I use both: Python/Pandas for working with production code and pipelining TensorFlow/Keras code, and R/tidyverse/ggplot2 for ad hoc data reports and visualizations. They both have their advantages and disadvantages and it doesn't hurt to know both workflows.

I find pandas far easier to actually program with, whereas the tidyverse is better for quick one-off scripts. The tidyverse and its obsession with non-standard evaluation, makes writing functions more difficult than it should be, and readability goes out the window when using tidyeval.

Neural net universe is in Python and you can use Python to build production pipelines.

Pandas is inspired by R's dataframes, which I'm told are native.

Native doesn't necessarily mean it's the best option. (tidyverse/dplyr leverages Rcpp for data transformation, which makes it a lot faster at common ETL tasks)

Hello HN, author here. If you've ever wanted to get into data analysis, this is my best attempt at getting you past that first hump. A lot of these concepts are easier than you might think.

Thank you very much. I would certainly love to read more and more about Pandas (or anything) written this style and go deeper in the subject.

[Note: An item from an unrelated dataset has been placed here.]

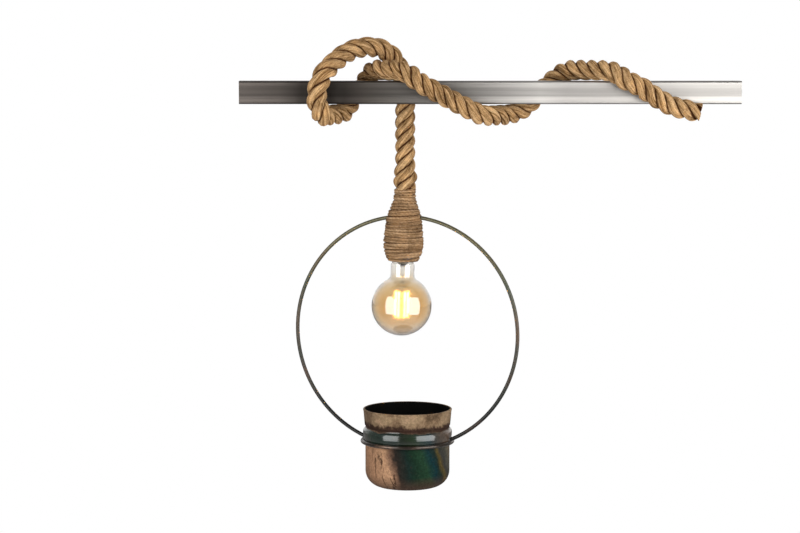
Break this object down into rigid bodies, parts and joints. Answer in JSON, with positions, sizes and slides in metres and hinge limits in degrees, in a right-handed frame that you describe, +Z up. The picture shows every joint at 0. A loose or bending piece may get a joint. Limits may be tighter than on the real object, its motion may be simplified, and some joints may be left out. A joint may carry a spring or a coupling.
{
  "type": "rope pendant lamp with planter ring",
  "caption": "Pendant lamp of thick jute rope hitched round a square steel rail, with a bound lampholder, globe bulb, and a large ring that carries a metal plant pot.",
  "frame": {"origin": "middle of the rail's left end face, where a bracket holds it", "axes": "+X along the rail, +Z up, -Y towards the viewer; the lamp hangs on the +Y side of the rail"},
  "size_m": [0.656, 0.1343, 0.6003],
  "materials": {
    "rail_steel": "brushed along its length",
    "black_plastic": "moulded",
    "jute_rope": "laid jute, fibrous",
    "cable_sheath": "matt sheath",
    "jute_twine": "wound twine, fibrous",
    "brass": "turned",
    "aged_bronze": "aged bronze lacquer, satin",
    "black_bakelite": "moulded, semi-gloss",
    "porcelain": "glazed",
    "steel": "satin",
    "brown_wire": "smooth insulation",
    "blue_wire": "smooth insulation",
    "amber_glass": "clear amber tint, polished",
    "clear_glass": "clear, polished",
    "light_strip": "silicone coat over light-emitting strip",
    "nickel": "nickel plated",
    "black_glass": "fused black insulator",
    "patinated_copper": "flamed copper patina under clear lacquer, gloss"
  },
  "bodies": {
    "rail": {"support_rail": "rail_steel", "end_plug_left": "black_plastic", "end_plug_right": "black_plastic", "rope_on_rail": "jute_rope", "cable_on_rail": "cable_sheath"},
    "link": {"rope_link": "jute_rope", "cable_link": "cable_sheath"},
    "lantern": {"rope_drop": "jute_rope", "cable_drop": "cable_sheath", "jute_binding": "jute_twine", "cable_grip": "black_plastic", "lock_nut": "brass", "threaded_nipple": "brass", "ring_bush": "aged_bronze", "planter_ring": "aged_bronze", "pot_hoop": "aged_bronze", "holder_cap": "black_bakelite", "holder_skirt": "black_bakelite", "holder_insulator": "porcelain", "socket_shell": "brass", "centre_contact": "brass", "terminal_blocks": "brass", "terminal_screws": "steel", "live_wire": "brown_wire", "neutral_wire": "blue_wire"},
    "bulb": {"bulb_glass": "amber_glass", "bulb_stem": "clear_glass", "bulb_leads": "steel", "bulb_filaments": "light_strip", "filament_hubs": "steel", "bulb_cap": "nickel", "bulb_insulator": "black_glass", "bulb_contact": "steel"},
    "pot": {"plant_pot": "patinated_copper"}
  },
  "joints": [
    {"name": "swing_fore_aft", "type": "hinge", "parent": "rail", "child": "link", "pos_m": [0.217, 0.029, -0.032], "axis": [1, 0, 0], "range_deg": [-20, 20]},
    {"name": "swing_sideways", "type": "hinge", "parent": "link", "child": "lantern", "pos_m": [0.217, 0.029, -0.064], "axis": [0, 1, 0], "range_deg": [-20, 20]},
    {"name": "pot_lift", "type": "slide", "parent": "lantern", "child": "pot", "axis": [0, 0, 1], "range_m": [0, 0.07]},
    {"name": "bulb_removal", "type": "slide", "parent": "lantern", "child": "bulb", "axis": [-0.0297, 0, -0.9996], "range_m": [0, 0.03]}
  ]
}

Are you going to write more? Can you (or anybody) recommend where (a book, a YouTube channel, a website or whatever) do I continue from the point where you intro ends? As for now all I use of Pandas is a datetime-indexed array of real numbers + simple vector operations on its columns but I feel like I would like to take a learning/career path to becoming a Pandas expert.

You may want to check this out:

> Short hands-on challenges to perfect your data manipulation skills


Also this:

> Things in Pandas I Wish I'd Known Earlier


Hey there, I'm involved with Dataquest and we have a Pandas and NumPy fundamentals course where we dive into more intermediate concepts like vectorization, key data structures, and the key functions.


We use a similar approach to the OP. Lots of diagrams and visual aids and you always work with a real dataset.

A reasonable next step would be pick up a dataset that interests you (in a domain you're comfortable with) and explore it with pandas. Kaggle has a bunch of data sets (https://www.kaggle.com/datasets) in various domains. You can look at the "Kernels" where other users often use pandas to uncover insights and show you their process.

Thanks for the kind words!

This is a perfect out-of-tutor-session reference for my novice data analysis pupils. Will be sharing with them later today. Thank you!

Thanks for the tutorial, it's really what i was looking to give to some friends.

Very pleasant to read. I will pass this to my wife who is an accounting professor trying to break ground into using Python/Pandas/Numpy instead of Stata.

I really enjoyed your style of writing and use of visual examples. I wish for such an explainer for SQL. If you made that as a book, you can tun with my money.

Thanks for this. This is very useful for a beginner.

Love this intro! All of the popular dataframe oriented tools (tidyverse, pandas, etc) all require familiarity with vectorization and thinking with related mental models. I'm involved with Dataquest Labs and we teach data science interactively in the browser. We're pretty big believers in using diagrams and visual aids to help people learn these concepts as well.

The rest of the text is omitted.